“After 17 years of field investigation in Byblos, which began in the 1960s by Honor Frost, a pioneer in the field of marine archaeology in Lebanon, the basin of the ancient port was finally located at the southern foot of the hill that hosted the ancient city”. Speaking to the daily Greek newspaper Kathimerini, Lebanese archaeologist Dr Martine Francis-Allouche could not have been more excited about the findings, that promise to shed new light to Byblos’ past.

One of the oldest continuously inhabited cities in the world, Byblos is a UNESCO World Heritage Site, but up until recently, archaeologists had a hard time looking for signs of a Bronze Age port, from which timber exports (the famous Lebanon cedar trees) were shipped to Egypt and other parts of the broader region. Now this is changing, largely due to the Greek scientists assisting Dr. Francis-Allouche and her co-supervisor of the project, French Egyptologist Nicolas Grimal.
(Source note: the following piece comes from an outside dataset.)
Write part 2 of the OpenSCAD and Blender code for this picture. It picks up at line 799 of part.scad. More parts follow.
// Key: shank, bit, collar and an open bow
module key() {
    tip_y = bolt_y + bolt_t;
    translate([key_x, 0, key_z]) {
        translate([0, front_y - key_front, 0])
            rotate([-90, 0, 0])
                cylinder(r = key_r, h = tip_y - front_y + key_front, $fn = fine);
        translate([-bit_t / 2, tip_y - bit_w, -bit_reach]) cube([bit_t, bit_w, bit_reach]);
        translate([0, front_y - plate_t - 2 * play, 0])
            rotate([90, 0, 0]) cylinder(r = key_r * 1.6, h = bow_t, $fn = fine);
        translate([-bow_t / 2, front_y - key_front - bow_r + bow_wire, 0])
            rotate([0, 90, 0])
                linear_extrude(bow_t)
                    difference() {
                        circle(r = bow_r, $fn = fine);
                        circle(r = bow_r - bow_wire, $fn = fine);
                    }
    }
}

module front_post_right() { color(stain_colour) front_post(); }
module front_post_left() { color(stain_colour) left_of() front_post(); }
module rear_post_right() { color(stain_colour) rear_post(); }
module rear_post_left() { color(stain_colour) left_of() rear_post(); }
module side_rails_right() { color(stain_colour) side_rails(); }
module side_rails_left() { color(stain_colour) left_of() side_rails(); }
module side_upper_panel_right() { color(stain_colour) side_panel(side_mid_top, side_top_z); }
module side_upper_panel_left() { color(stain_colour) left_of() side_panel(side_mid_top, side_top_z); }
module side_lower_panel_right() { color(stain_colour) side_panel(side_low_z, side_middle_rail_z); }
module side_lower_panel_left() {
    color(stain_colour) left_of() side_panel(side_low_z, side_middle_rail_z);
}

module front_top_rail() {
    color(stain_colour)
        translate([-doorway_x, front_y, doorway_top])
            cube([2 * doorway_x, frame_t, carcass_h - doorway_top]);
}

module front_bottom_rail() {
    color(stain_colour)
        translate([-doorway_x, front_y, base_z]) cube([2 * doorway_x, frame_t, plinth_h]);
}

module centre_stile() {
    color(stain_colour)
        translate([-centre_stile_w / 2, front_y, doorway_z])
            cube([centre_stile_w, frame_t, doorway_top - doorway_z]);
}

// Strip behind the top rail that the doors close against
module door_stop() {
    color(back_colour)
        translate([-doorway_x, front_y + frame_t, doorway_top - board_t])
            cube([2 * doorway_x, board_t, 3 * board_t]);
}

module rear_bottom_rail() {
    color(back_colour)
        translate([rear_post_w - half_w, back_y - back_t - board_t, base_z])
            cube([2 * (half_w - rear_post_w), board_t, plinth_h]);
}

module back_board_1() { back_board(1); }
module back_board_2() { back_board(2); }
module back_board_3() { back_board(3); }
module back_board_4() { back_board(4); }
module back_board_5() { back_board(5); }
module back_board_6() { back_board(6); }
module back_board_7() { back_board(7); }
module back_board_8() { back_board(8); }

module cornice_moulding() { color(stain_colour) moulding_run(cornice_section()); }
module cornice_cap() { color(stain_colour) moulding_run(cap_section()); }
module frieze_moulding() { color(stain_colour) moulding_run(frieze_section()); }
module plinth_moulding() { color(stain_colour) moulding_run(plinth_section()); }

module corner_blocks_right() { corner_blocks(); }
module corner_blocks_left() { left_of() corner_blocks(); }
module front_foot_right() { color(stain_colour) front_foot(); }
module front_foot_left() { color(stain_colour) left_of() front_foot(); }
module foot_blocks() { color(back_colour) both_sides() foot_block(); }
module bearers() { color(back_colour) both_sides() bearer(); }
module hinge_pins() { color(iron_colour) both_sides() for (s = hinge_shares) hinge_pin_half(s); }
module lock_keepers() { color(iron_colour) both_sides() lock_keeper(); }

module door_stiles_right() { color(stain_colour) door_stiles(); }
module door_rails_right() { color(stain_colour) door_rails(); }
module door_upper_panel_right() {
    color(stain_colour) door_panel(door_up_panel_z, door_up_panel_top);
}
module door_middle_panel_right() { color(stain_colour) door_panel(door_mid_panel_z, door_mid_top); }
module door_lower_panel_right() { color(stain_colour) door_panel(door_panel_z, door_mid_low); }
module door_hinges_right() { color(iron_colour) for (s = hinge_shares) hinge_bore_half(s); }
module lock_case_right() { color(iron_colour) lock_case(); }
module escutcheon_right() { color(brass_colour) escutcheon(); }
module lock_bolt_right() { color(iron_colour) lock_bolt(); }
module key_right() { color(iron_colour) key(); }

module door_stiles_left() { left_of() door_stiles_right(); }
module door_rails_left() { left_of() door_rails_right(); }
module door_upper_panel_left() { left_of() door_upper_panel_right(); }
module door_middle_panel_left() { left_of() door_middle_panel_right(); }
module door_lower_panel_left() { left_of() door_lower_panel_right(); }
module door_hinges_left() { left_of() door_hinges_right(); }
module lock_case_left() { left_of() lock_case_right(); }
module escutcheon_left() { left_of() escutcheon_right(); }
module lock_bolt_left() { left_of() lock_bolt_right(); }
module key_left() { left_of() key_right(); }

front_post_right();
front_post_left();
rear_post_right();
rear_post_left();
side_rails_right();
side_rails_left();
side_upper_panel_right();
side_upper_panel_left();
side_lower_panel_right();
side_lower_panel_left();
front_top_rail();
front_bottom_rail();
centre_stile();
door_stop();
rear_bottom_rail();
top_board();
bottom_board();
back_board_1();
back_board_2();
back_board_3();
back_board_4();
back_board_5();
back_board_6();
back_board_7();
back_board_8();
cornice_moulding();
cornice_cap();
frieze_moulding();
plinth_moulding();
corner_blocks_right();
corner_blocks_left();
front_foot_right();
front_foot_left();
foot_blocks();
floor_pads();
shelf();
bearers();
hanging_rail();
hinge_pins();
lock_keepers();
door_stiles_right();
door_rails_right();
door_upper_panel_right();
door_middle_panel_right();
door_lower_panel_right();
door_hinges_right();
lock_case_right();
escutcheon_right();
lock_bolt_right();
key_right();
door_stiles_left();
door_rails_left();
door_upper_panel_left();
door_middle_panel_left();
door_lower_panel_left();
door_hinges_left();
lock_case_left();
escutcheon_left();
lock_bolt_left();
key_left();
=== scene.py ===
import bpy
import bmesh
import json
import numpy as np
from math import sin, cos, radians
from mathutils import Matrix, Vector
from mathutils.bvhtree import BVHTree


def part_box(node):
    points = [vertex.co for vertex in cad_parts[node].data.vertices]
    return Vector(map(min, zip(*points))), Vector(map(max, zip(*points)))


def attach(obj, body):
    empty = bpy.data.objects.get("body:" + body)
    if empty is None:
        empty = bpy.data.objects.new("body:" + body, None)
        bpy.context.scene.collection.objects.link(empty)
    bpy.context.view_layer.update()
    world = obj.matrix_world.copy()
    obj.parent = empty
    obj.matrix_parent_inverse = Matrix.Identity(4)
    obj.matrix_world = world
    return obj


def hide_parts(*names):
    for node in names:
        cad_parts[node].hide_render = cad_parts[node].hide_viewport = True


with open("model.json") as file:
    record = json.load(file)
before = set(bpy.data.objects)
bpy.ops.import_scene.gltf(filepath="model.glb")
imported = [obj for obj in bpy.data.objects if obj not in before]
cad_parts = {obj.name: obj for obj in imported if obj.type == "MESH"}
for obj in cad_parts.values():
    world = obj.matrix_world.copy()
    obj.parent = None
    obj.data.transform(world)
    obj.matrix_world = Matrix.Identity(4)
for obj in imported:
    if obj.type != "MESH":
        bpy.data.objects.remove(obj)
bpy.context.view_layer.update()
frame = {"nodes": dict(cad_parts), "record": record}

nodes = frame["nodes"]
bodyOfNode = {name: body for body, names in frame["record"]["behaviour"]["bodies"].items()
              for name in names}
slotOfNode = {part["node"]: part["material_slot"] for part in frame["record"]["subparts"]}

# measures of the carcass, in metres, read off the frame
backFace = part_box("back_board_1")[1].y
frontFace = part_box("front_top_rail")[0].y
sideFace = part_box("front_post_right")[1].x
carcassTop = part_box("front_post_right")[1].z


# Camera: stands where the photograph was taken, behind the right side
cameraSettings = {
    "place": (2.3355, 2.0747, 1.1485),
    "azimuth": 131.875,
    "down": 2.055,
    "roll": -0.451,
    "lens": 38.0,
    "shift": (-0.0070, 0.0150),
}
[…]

“From dawn to dusk we are in the sea. We plan the boat routes so as to form a dense canvas of courses to collect as much data as possible,” explains George Papatheodorou, professor of environmental and geological oceanography at the University of Patra’s Department of Geology, which participates to the “Byblos and the sea” project. The university lab has 30 years of experience in the area of maritime geology and oceanography, gaining international recognition after its research in the sea area of Alexandria in Egypt and the Eastern Mediterranean.
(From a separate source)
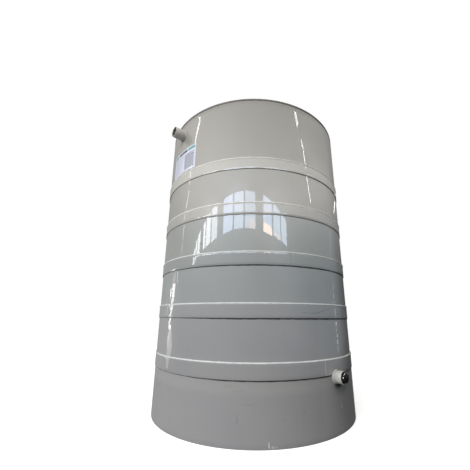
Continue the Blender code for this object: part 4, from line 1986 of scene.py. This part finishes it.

Leading a small and flexible team, Dr. Papatheodorou and alternate professor Maria Geraga (with help from researchers Nikos Georgiou, Dimitris Christodoulou, Xenophon Dimas, Margarita Iatrou and Despina Zoura) are tracing the seabed for submerged formations now covered by sand due to geological or human intervention. By combining traditional archaeology with sciences, the maritime archaeologists will be able to see, as it were, the port of Byblos that reached its peak 6,000 years ago.